I couldn’t put it down…
In a short piece entitled “Summer Reading” in this past Sunday’s New York Times, Verlyn Klinkenborg reminisces fondly about a summer which he was supposed to spend reading weighty tomes as part of his work toward a graduate degree in literature. In between bouts of lucubration, he planned to tend a small garden as relief from his mental labors. In the event, he did not do much of either. Klinkenborg offers this simple explanation for the failure of his carefully thought out scheme: “It was ruined by Dorothy Sayers.”
Here’s how she did it:
“It isn’t the suspense. These are mild adventures. It isn’t the wit or the powers of observation of the whimsical hero, Lord Peter Wimsey, or his less whimsical foils–Bunter, his man, and Harriet Vane, his eventual woman. All of these pieces play a part.

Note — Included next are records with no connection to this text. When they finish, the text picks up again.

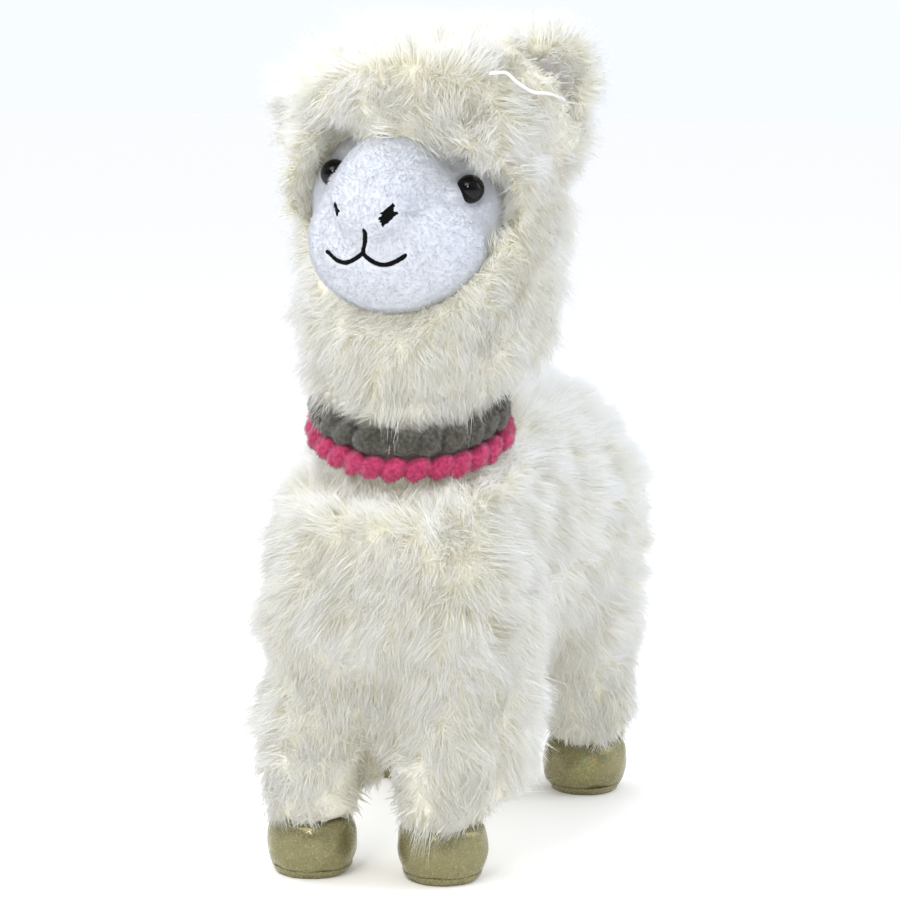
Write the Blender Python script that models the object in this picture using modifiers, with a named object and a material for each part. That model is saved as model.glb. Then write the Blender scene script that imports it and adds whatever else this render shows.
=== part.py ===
"""A plush toy llama that stands on four stuffed hooves.

The toy faces -Y and its own left is +X. Its long-pile fleece is modelled out to the tips of the
pile, as one soft body that is then parted into head, neck, trunk and legs. The forelock, tail,
ears, short-pile face, eyes, embroidery, collar, foil-cloth hooves and their soles are pieces of
their own. Sizes are in metres; tables of sections are in millimetres.
"""
import math

import bmesh
import bpy
from mathutils import Matrix, Vector
from mathutils.bvhtree import BVHTree

MM = 0.001
GAP = 0.3 * MM          # between pieces that touch

# Stance: where each hoof stands
HOOF_RADIUS = 18 * MM
HOOF_HEIGHT = 23 * MM
SOLE_HEIGHT = 3.2 * MM
HOOVES = {
    "front_left": (26, -83),
    "front_right": (-26, -90),
    "rear_left": (42, 62),
    "rear_right": (-41, 62),
}

# Where the fleece is parted
CHIN_CUT = 212 * MM
MIDDLE = -14 * MM        # between the front and the rear legs
LEG_CUTS = {
    # end: (a point on the cut, how steeply it rises towards that end)
    "front": (Vector((0, -36, 64)) * MM, 0.55),
    "rear": (Vector((0, 10, 60)) * MM, 0.45),
}

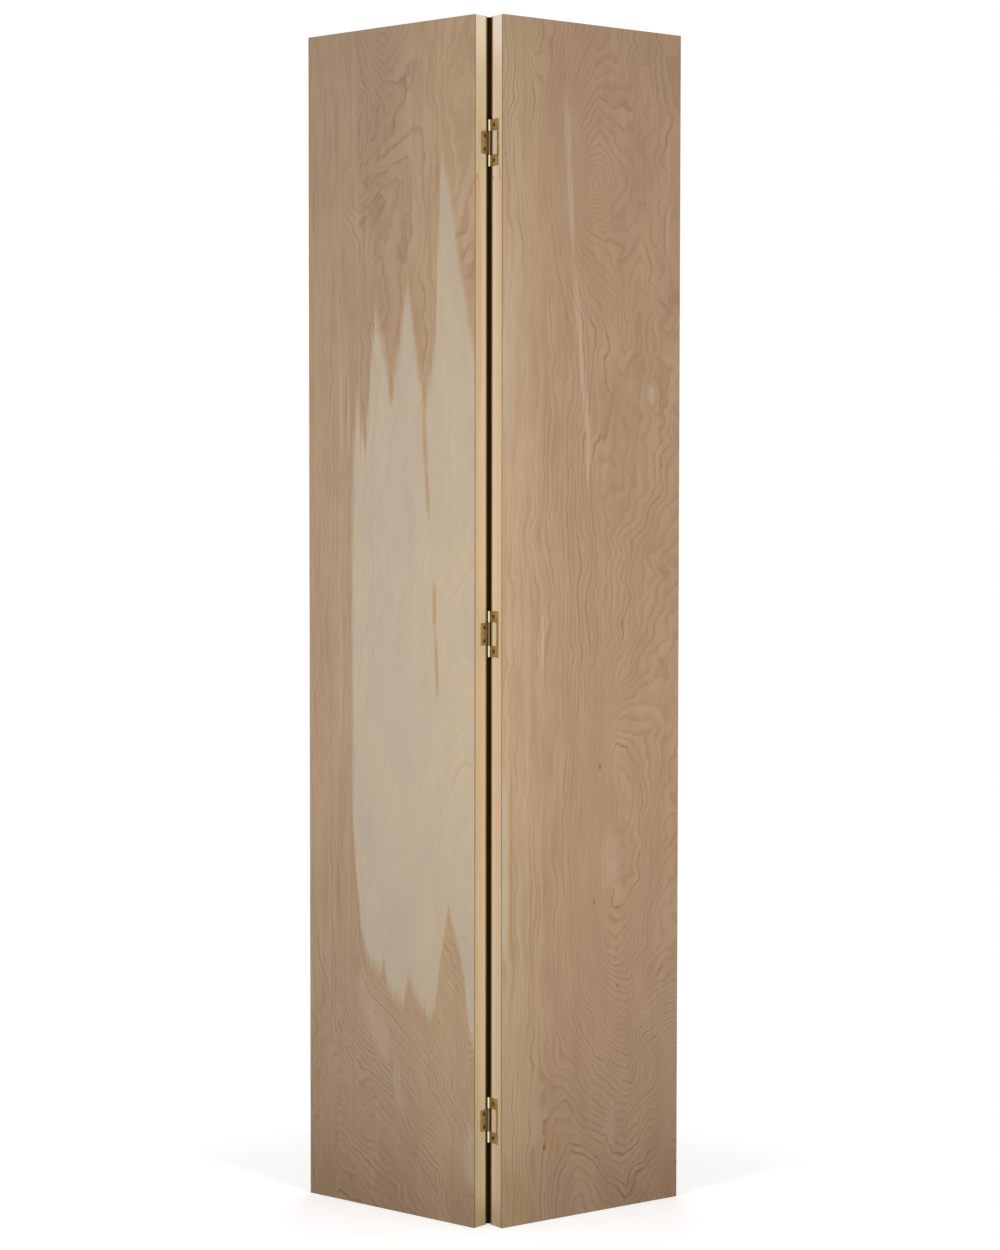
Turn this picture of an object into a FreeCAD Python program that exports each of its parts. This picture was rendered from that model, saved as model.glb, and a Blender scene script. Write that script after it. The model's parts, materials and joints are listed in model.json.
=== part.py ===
"""Two-panel flush bifold closet door with a hollow core, in millimetres.

Every piece is drawn as it stands when the door is shut: the pins of the three hinges lie on the Z axis,
the panels reach to the left (-X) and to the right (+X) of it with a narrow gap between them, and their
front faces look towards -Y.  Each panel is then swung back about the pins by half the fold, with its own
half of every hinge, and the whole door is set with the middle of its footprint on the origin, standing
on z = 0.

A place on a panel is given by its run (from the meeting edge towards the outer edge), its depth (from
the back face towards the front face) and its height.  A place on a hinge is given by its reach (from the
pin line towards the front) and its height above the middle of the hinge.
"""

import FreeCAD
import Part
import Sketcher

import math
import os
import re

from FreeCAD import Placement, Rotation, Vector

# Driving dimensions in millimetres and degrees: name, value, meaning.
DIMENSIONS = (
    ("door_height", 2006.6, "height of both panels"),
    ("panel_width", 374.65, "width of one panel"),
    ("panel_thickness", 31.75, "thickness of one panel over its veneers"),
    ("veneer_thickness", 0.6, "birch veneer"),
    ("edge_easing", 0.4, "rounding of the veneer's outer edges"),
    ("skin_thickness", 2.6, "hardboard skin under each veneer"),
    ("stile_width", 38.1, "upright frame pieces"),
    ("rail_height", 38.1, "frame pieces across the top and bottom"),
    ("cell_width", 60.0, "wanted width of a honeycomb cell"),
    ("paper_thickness", 0.5, "kraft paper strips of the honeycomb"),
    ("staple_crown", 12.7, "width of a staple over its legs"),
    ("staple_leg", 10.0, "length of a staple's legs over the crown"),
    ("staple_wire", 1.2, "square wire of the staples"),
    ("socket_diameter", 9.525, "holes for the pivot and guide pins"),
    ("socket_depth", 38.1, "depth of those holes"),
    ("socket_inset", 22.225, "from the outer edge to the middle of those holes"),
    ("half_fold", 37.65, "angle that each panel stands back from shut"),
    ("meeting_gap", 3.175, "gap between the meeting edges when shut"),
    ("bottom_hinge_height", 177.0, "from the bottom of the door to the middle of the lowest hinge"),
    ("middle_hinge_height", 990.6, "from the bottom of the door to the middle of the middle hinge"),
    ("top_hinge_drop", 206.4, "from the top of the door to the middle of the highest hinge"),
    ("hinge_height", 76.2, "height of a hinge"),
    ("leaf_thickness", 1.6, "sheet metal of both leaves"),
    ("leaf_rounding", 0.25, "stamped rounding round the leaf's face"),
    ("leaf_corner_radius", 3.0, "rounded corners of the tongue and the window"),
    ("frame_leaf_reach", 25.0, "from the pin line to the far edge of the frame leaf"),
    ("frame_bar_width", 4.1, "upright bar beyond the frame leaf's window"),
    ("tongue_clearance", 1.3, "air between the tongue and the window when shut"),
    ("pin_diameter", 4.0, "hinge pin"),
    ("pin_clearance", 0.05, "running clearance round the pin in the middle knuckle"),
    ("pin_bevel", 0.4, "bevel at the ends of the pin"),
    ("knuckle_air", 0.8, "air between the knuckles and the back faces of the panels"),
    ("knuckle_end_gap", 0.4, "air between one knuckle and the next"),
    ("middle_knuckle_length", 38.8, "knuckle of the tongue leaf"),
    ("seam_width", 0.3, "slit where the rolled knuckle comes back to its leaf"),
    ("frame_screw_inset", 12.0, "from the far edge of the frame leaf to its screws"),
    ("head_margin", 1.0, "flat metal between a screw head in the tongue and its rounded corner"),
    ("screw_length", 19.05, "length of a screw"),
    ("screw_diameter", 3.5, "over the threads"),
    ("screw_root_diameter", 2.5, "between the threads"),
    ("screw_pitch", 1.41, "from thread to thread"),
    ("screw_point_length", 3.5, "bare point of a screw"),
    ("screw_neck_length", 4.5, "smooth neck under the head"),
    ("screw_head_diameter", 6.8, "countersunk head"),
    ("screw_head_angle", 82.0, "full angle of the countersink"),
    ("screw_clearance", 0.05, "air round a screw in its hole"),
    ("recess_span", 3.9, "cross recess, from tip to tip"),
    ("recess_width", 1.0, "width of the cross recess's slots"),
    ("recess_depth", 1.3, "depth of the cross recess"),
)

# Sizes that follow from the driving dimensions.
FORMULAS = {
    "half_gap": "meeting_gap / 2",
    "face_depth": "veneer_thickness + skin_thickness",
    "frame_thickness": "panel_thickness - 2 * face_depth",
    "core_width": "panel_width - 2 * stile_width",
    "core_height": "door_height - 2 * rail_height",
    "pin_radius": "pin_diameter / 2",
    "knuckle_radius": "pin_radius + leaf_thickness",
    "pin_setback": "knuckle_radius + knuckle_air",
    "curl_middle": "pin_radius + leaf_thickness / 2",
    "window_height": "middle_knuckle_length + 2 * knuckle_end_gap",
    "window_reach": "frame_leaf_reach - frame_bar_width",
    "tab_height": "(hinge_height - window_height) / 2",
    "tongue_height": "window_height - 2 * tongue_clearance",
    "tongue_reach": "window_reach - tongue_clearance",
    "tongue_screw_reach": "(knuckle_radius + tongue_reach) / 2",
    "tongue_screw_height": "tongue_height / 2 - leaf_corner_radius - head_margin - screw_head_diameter / 2",
    "frame_screw_reach": "frame_leaf_reach - frame_screw_inset",
    "frame_screw_height": "(hinge_height - tab_height) / 2",
    "screw_head_height": "(screw_head_diameter - screw_diameter) / 2 / tan(screw_head_angle / 2)",
    "top_hinge_height": "door_height - top_hinge_drop",
    # Farthest back and farthest forward that the swung panels reach from the pins, over eased corners.
    "back_reach": "(half_gap + panel_width - edge_easing) * sin(half_fold)"
                  " - (pin_setback + edge_easing) * cos(half_fold) + edge_easing",
    "front_reach": "(pin_setback + panel_thickness - edge_easing) * cos(half_fold)"
                   " - (half_gap + edge_easing) * sin(half_fold) + edge_easing",
    "pin_line_y": "(front_reach - back_reach) / 2",
}

DRIVING = {name for name, size, meaning in DIMENSIONS}
SIDES = {"left": -1, "right": 1}
LEAF_OF_SIDE = {"left": "tongue", "right": "frame"}
SIDE_OF_LEAF = {"tongue": "left", "frame": "right"}
HINGES = {
    "bottom": "bottom_hinge_height",
    "middle": "middle_hinge_height",
    "top": "top_hinge_height",
}
# Corners of an edge that lie closer than this count as one place.
TOLERANCE = 1e-4

doc =FreeCAD.newDocument("bifold_door")
sizes = doc.addObject("Spreadsheet::Sheet", "sizes")
for row, (name, size, meaning) in enumerate(DIMENSIONS, 1):
    sizes.set(f"A{row}", meaning)
    sizes.set(f"B{row}", str(size))
    sizes.setAlias(f"B{row}", name)
doc.recompute()


# Formulas and values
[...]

But there was enough world in those books to keep me from bothering about the world around me. I was never once tempted to take a note or pull a weed or do anything but turn the pages and move my chair out of the sun.
In my view, not all of the novels in this series qualify as “mild adventures.” At its climax, The Nine Tailors comes close to being apocalyptic. But I certainly share Klinkenborg’s love of the proverbial page turner, and I’m glad he discovered such a compelling vision in the work of one of my favorite writers.